I am grateful that I have a job that allows me to make adult decisions leaving work early or working from home. I've had jobs in the past that are so serious about the 9-5 work hours, that if the Snowpocalypse happened while I was there, they would not  have let anyone leave early. My current job allowed us to make our own choice about when to leave, and I am 100% positive that if I had left work even 1 hour later than I did, I would have been caught in that horrible, horrible traffic.

And, I am grateful to have cable and internet. If I didn't have the internet, then working from home would be impossible. And if I didn't have cable than working from home would be incredibly boring.

I am also grateful that I live in a place that is walking distance to restaurants and shops. Seriously, our food stash was in a sad state. If we didn't live near a market or a pub, we would have been eating frozen berries and rice for 2.5 days.

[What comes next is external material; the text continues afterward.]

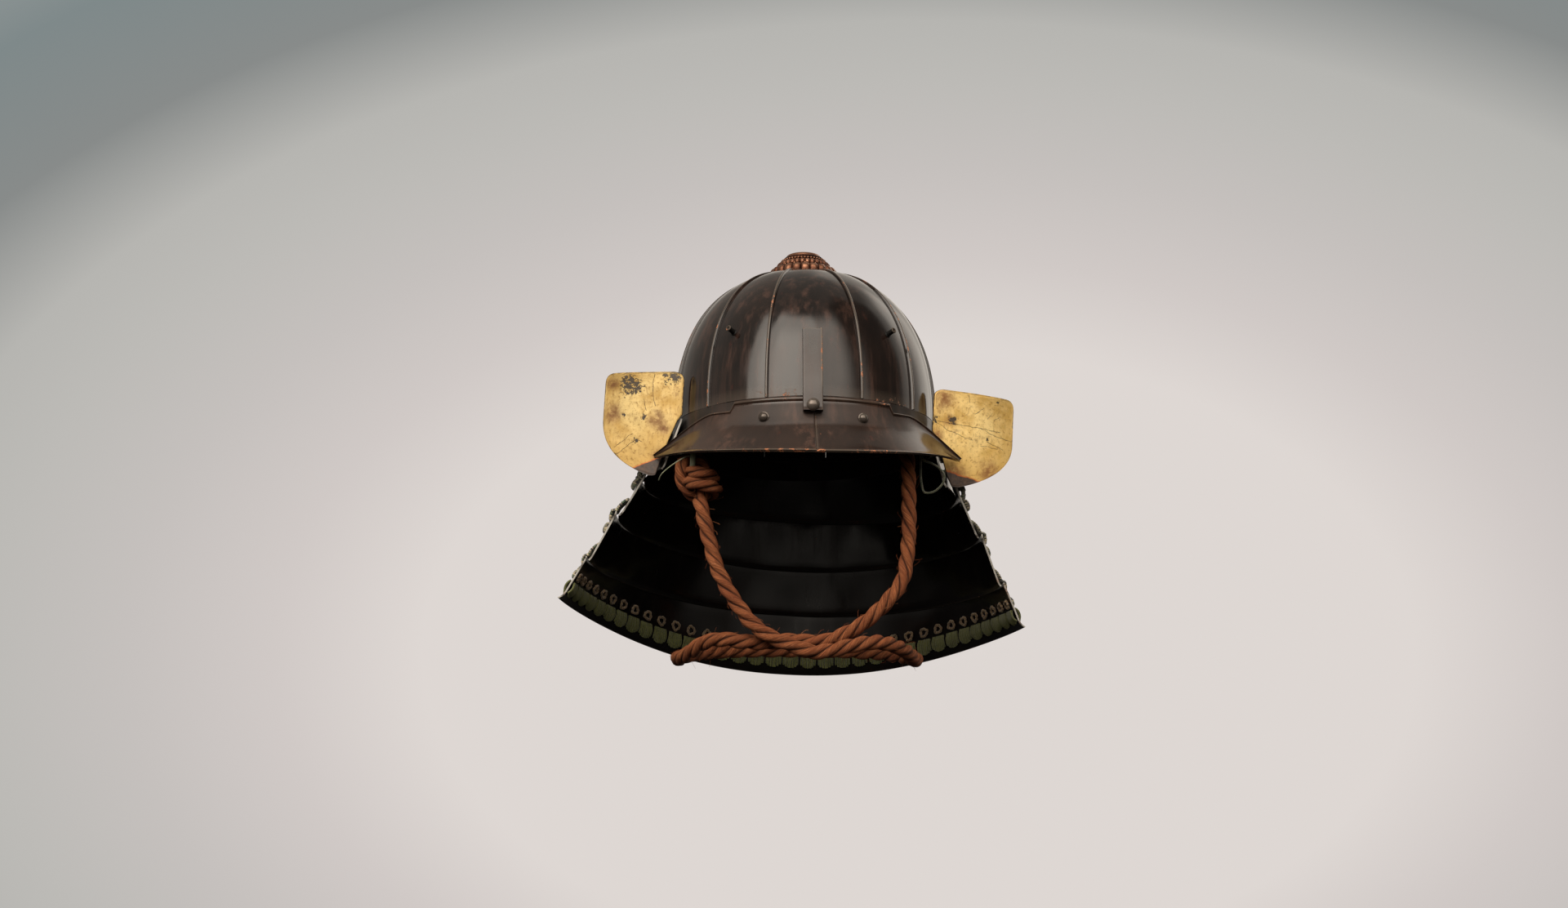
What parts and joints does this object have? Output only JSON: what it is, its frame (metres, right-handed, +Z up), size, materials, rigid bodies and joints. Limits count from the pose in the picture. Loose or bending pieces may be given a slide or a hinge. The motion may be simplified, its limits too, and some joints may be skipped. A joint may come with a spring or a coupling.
{
  "type": "kabuto samurai helmet",
  "caption": "Lacquered iron samurai helmet with a ridged plate bowl, peak, gilded turn-backs, a laced neck guard of lames and a twisted rope chin cord.",
  "frame": {"origin": "the seat of the head inside the crown, on the bowl's axis, under where the lining would be", "axes": "+Z up, -Y to the front over the peak, +X to the right of a viewer who faces the helmet"},
  "size_m": [0.4096, 0.3421, 0.3815],
  "materials": {
    "black_lacquer": "glossy brown-black lacquer with fine brush lines",
    "rubbed_lacquer": "rubbed, satin brown-black lacquer",
    "aged_copper": "aged dark copper, polished on its high places",
    "gold_leaf": "worn gold leaf on lacquer, with brown stains and cracks",
    "navy_silk": "braided navy silk lacing",
    "variegated_silk": "braided silk lacing in cream, green and navy",
    "rust_hemp": "twisted rust-brown plant-fibre rope",
    "green_braid": "small green and cream braid"
  },
  "bodies": {
    "root": {"bowl_plate_01": "black_lacquer", "bowl_plate_02": "black_lacquer", "bowl_plate_03": "black_lacquer", "bowl_plate_04": "black_lacquer", "bowl_plate_05": "black_lacquer", "bowl_plate_06": "black_lacquer", "bowl_plate_07": "black_lacquer", "bowl_plate_08": "black_lacquer", "bowl_plate_09": "black_lacquer", "bowl_plate_10": "black_lacquer", "bowl_plate_11": "black_lacquer", "bowl_plate_12": "black_lacquer", "bowl_base_band": "rubbed_lacquer", "peak": "black_lacquer", "crest_socket": "black_lacquer", "rivet_left": "black_lacquer", "rivet_right": "black_lacquer", "rivet_centre": "black_lacquer", "stud_front_left": "black_lacquer", "stud_front_right": "black_lacquer", "stud_back_left": "black_lacquer", "stud_back_right": "black_lacquer", "crown_petals_lower": "aged_copper", "crown_petals_upper": "aged_copper", "crown_collar": "aged_copper", "turnback_left": "gold_leaf", "turnback_right": "gold_leaf", "neck_lame_1": "black_lacquer", "neck_lame_2": "black_lacquer", "neck_lame_3": "black_lacquer", "neck_lame_4": "black_lacquer", "lacing_01": "variegated_silk", "lacing_02": "navy_silk", "lacing_03": "navy_silk", "lacing_04": "navy_silk", "lacing_05": "navy_silk", "lacing_06": "navy_silk", "lacing_07": "navy_silk", "lacing_08": "navy_silk", "lacing_09": "navy_silk", "lacing_10": "navy_silk", "lacing_11": "variegated_silk", "chin_cord": "rust_hemp", "chin_knot": "rust_hemp", "chin_cord_whipping": "green_braid", "tie_loop_left": "green_braid", "tie_loop_right": "green_braid"}
  },
  "joints": []
}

Which leads me to being extremely grateful to have a roof over my head. Side story - we had Book of Mormon tickets for the same evening of the Snowpocalypse. We decided to brave the weather, since we live about 1 mile from a Marta station. Getting to the Fox was super easy. BUT they cancelled the show after we got there! Sad face. So, we proceeded to take Marta back. Marta was a bit majorly delayed at the Five Points stop. We waited for a train for about 30 minutes. In that time, everyone started to get really, really cold. And it wasn't like the temperature was super low, BUT standing outside with no heat for an extended period made it really cold. To the point where my toes were literally numb. I was so uncomfortable, I wanted to cry and complain the whole time. What stopped me was the realization that many people have no way to escape the cold. And this was only 30 minutes for me! Imagine nights filled with such cold. It made me sad. So, in conclusion, I am grateful to be in the position to know that I will always have a roof over my head, heat, and food. Oh and the internet and cable. And a job.

xoxo.


Saturday, February 1, 2014

Visit with Mom

My mom is on town after a year and a half hiatus from visiting. I'm looking forward to spending some quality time together!